We also note that the trial court relied on several of the Murff factors when it
determined that Jordan was entitled to a disproportionate share of the community
property. Specifically, the trial court’s judgment notes that “the marriage is
dissolved on fault grounds of Respondent RANDY DAVID MOORE’S infidelity
15 and cruel treatment toward’s [sic] Petitioner SANDRA FAYE JORDAN[,]” and that
“Petitioner SANDRA FAY JORDAN is entitled to a disproportionate share of the
parties’ estate due to fault in the breakup in the marriage, benefits the innocent
spouse may be derived from the continuation of the marriage; the disparity of the
earning power of the spouses and their ability to support themselves; and earning
power, business opportunities, capacities, and abilities of spouses.”
Moore does not challenge any of the Murff factors or the infidelity finding in
the judgment.
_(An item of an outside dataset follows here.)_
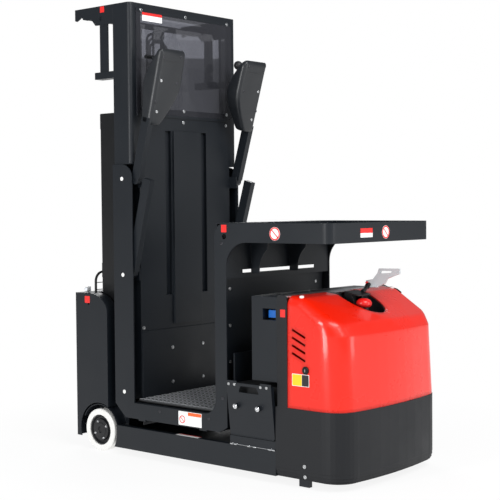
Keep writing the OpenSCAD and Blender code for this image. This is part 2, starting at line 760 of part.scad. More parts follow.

See In re K.R.C., 2015 WL 7731784, at *4 (holding finding of
adultery can support disproportionate distribution of community property); see also
Christensen v. Christensen, No. 01-16-00735-CV, 2018 WL 1747260, at *8 (Tex.
App.—Houston [1st Dist.] Apr. 12, 2018, no pet.) (noting same).
Accordingly, we overrule issue three.
CONCLUSION
We affirm the trial court’s judgment.
Sherry Radack Chief Justice
Panel consists of Chief Justice Radack and Justices Keyes and Goodman.